ゆうきのブログ

個人のメモ用の、少し堅めの内容のブログです。

愛着理論は文化を超えて妥当性があるか?

輪読会で読んでいる本があまりに難しいので、当初この章は飛ばそうかな?とも思ったのですが、読み終えてみると、思いのほか大事なことが入っているような気がします。

「ABA」や「TEACCH」と言われると、「外国のアプローチでしょ?」と言われることも中にはあります。そう「所詮、外国での話。日本の文化では馴染まない」という指摘です。しかし、「愛着障害」に関することは言われません。愛着障害こそ、「愛着理論」をベースにしていて、この理論は外国での研究から始まったものです。しかし、日本国内では、そのような指摘を、正直聞きません。でもいずれ、愛着障害のことが深く認知され出すと、「愛着理論は外国発のものだから」という指摘が出てくる可能性があります。そんなときにこの「愛着理論は、文化を超えて妥当性があるのか?」という話は、それこそ妥当性が出てくると思います。
結論を言うと、「ABCDの愛着形成タイプの割合には、多少の差はあれど、国により特段の大きな違いがある…というほどではないと言えそうだ」という話になります。国により、育て方が違います。親の子供への関わり方も、多少違ってきます。
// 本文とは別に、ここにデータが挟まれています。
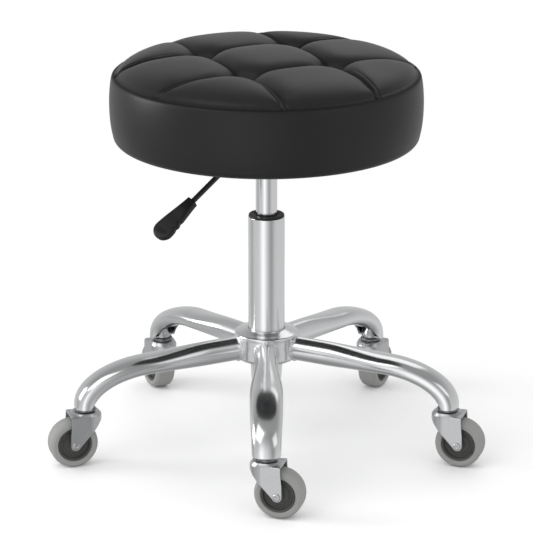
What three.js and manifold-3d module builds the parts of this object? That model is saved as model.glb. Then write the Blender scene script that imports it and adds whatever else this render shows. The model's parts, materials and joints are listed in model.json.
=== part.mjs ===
// Adjustable swivel stool: a round upholstered seat on a gas spring, over a five-arm base on casters.
// Millimetres, +Z up, floor at z = 0, one base arm pointing along -Y.
import * as THREE from 'three';
import { mergeVertices } from 'three/addons/utils/BufferGeometryUtils.js';
import Module from 'manifold-3d';

const wasm = await Module();
wasm.setup();

// ---- driving dimensions ---------------------------------------------------------------------
const GAP = 0.3; // between parts that touch
const AXIS_Y = 12; // column axis, so that the footprint of the five casters is centred on the origin

const SEAT_RADIUS = 203;
const SEAM_RADIUS = 198.3;
const SEAM_Z = 506;
const SEAT_BOTTOM = 419.6;
const EDGE_DROP = 2; // padded edge hangs this far below the hem
const SEAT_CROWN = 533;
const COVER_SKIN = 2;
const BOARD_RADIUS = 180;
const BOARD_THICKNESS = 12;
const DUST_COVER_THICKNESS = 0.6;

const PLATE_SIZE = 160;
const PLATE_THICKNESS = 3;
const PLATE_TOP = 418.4;
const DISH_FLOOR = 397;
const DISH_RADIUS = 36;
const SCREW_OFFSET = 62;
const SCREW_RADIUS = 3;

const LEVER_AZIMUTH = 210; // degrees from +X, where the lever leaves the column
const LEVER_SLOPE = 37.5; // degrees below level, outside the plate
const LEVER_Z = 409;
const LEVER_RADIUS = 3.5;
const LEVER_PIVOT = 25; // from the column axis
const LEVER_BEND = 28; // where the rod starts to turn down
const GRIP_START = 91; // along the sloping rod, from its bend
const GRIP_LENGTH = 67;
const GRIP_THICKNESS = 12.5;
const GRIP_TWIST = 25; // degrees about the rod

const CYLINDER_RADIUS = 14;
const CYLINDER_BOTTOM = 225;
const CYLINDER_TOP = 398;
const ROD_RADIUS = 5;
const PISTON_Z = 296;
const COLUMN_TOP = 315.2;
const COLUMN_BOTTOM = 91;
const COLUMN_RADIUS = 23.9;
const COLUMN_FOOT_RADIUS = 20;
const COLUMN_WALL = 1.6;

const HUB_RADIUS = 42.5;
const HUB_BOTTOM = 121;
const HUB_TOP = 162;

const ARM_COUNT = 5;
const ARM_TUBE_RADIUS = 16;
const ARM_WALL = 2;
const ARM_SIDES = 12;
const ARM_START_Z = 136.8;
const ARM_END_Z = 78.6;
const PIVOT_RADIUS = 248.5;

const WHEEL_RADIUS = 31.5;
const TYRE_HALF_WIDTH = 14;
const TYRE_BORE = 22.5;
const TRAIL = 17.7;
const FORK_TOP = 71;
const RACE_TOP = 74; // raised ball race round the pivot
const FORK_HALF_WIDTH = 18.6;
const FORK_SHEET = 2.3;
const FORK_BACK = 22;
const AXLE_RADIUS = 3;
const STEM_RADIUS = 5.5;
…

それでも、愛着形成に関して言えば、そこまでの大きな違いはなさそうだと。
ということは、「母親の関わり方のせいだよね」という指摘が、今の子供の姿にどこまで大きく影響を及ぼしているかは、なんともわからない、とも言えるのではないかと感じました。母親の関わり方で愛着障害…というより、愛着形成ではなく別なものが二次的な障害になっている可能性があると言えるかもしれません。
つもり「親の関わり方=愛着障害」と考えるのではなく、それも一因かもしれませんが、もう少し包括的な考え方をする必要性があると言えるのではないかと考えてしまいます。「発達障害ではないから、愛着障害では?」「愛着障害っぽい。これは母親の関わり方だな」と安易に繋げてしまう発想の一旦の、掘り下げていくと反駁材料にもなっているのがこの章であるとも思いました。
物事は、そして人の育ちというのは、そんな簡単な話ではない。もっともっと、掘り下げて、遡って考えていく必要があると言えるでしょう。「臨床発達心理士」の考え方は、そういった点が重要視される視点の一つです。だから、そういった「発達の視点が大事なんだ」と、納得したような気がしました。
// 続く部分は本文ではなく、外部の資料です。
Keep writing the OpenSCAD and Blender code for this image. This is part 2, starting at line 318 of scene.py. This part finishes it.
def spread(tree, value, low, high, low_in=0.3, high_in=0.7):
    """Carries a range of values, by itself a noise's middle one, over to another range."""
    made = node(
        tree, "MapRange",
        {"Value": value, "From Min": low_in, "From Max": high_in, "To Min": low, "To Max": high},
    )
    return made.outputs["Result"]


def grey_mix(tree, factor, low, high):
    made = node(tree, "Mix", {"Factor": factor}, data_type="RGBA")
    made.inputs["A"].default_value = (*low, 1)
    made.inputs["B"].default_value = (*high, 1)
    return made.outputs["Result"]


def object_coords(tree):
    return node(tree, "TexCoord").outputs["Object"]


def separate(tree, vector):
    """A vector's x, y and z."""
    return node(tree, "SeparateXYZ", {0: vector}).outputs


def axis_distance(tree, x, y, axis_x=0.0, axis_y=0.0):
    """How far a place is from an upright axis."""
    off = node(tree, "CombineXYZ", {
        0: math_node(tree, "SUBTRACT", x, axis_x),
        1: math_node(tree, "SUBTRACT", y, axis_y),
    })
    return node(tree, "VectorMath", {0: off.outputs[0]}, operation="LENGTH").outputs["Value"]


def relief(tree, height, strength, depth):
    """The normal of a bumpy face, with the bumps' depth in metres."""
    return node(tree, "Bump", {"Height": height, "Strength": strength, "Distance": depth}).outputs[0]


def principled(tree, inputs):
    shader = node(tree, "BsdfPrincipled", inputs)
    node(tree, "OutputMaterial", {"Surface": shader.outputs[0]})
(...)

また、「今の日本は、祖父母と一緒に暮らしていないから愛着障害が増えた」という指摘は、今後出てくる可能性もあるでしょう。その際に、祖父母が一緒に生活していない国でも、愛着形成のABCDの割合がほとんど変化していないことから、その指摘は恐らく的外れなのではないかと、予想されます。
ただ、別の書籍で「共同の子育ての重要性」というものが指摘されています。「母親が全部しなければならない」という考えはあまりよくなく、様々な人が子育てに関わることはとても大事。だから日本の保育所のシステム等は、とてもいいものであると言えると思います。ただこれには、「祖父母が一緒に生活している必要性はあるのか」というと、必ずしもそうではないと言えるでしょう。保育士の人は一緒には暮らしていませんが、共同の子育ての一人であるとも言えると思います。なので、一緒に暮らしているかどうかではなく、「一人で子育てをしようとしていないか」「誰かと共に子育てができているか」ということが大事になってくるのではないでしょうか。

あと、安定した愛着を形成していくには、療育者の感受性ある応答性が大事になってくるのですが、「感受性ある応答性」は、国の文化により多少の違いがあります。だからこそ「愛着障害へのアプローチはこう」と具体的に限定でききらないことに繋がっていると思います。ただ、本章でも出てきたように「鍵は、感受性と安定性が関連しているかどうか」ということが大事になってきます。具体的に限定はできないけれど、でも実践で迷ったときに立ち戻れるのが愛着理論であるとも思っているので、ここをどのように言語化していくか。そこがまだうまく言えず、モヤモヤしています。もう少し、悩んでみようと思います。
ともあれ、ある程度、すっきりした瞬間でもありました。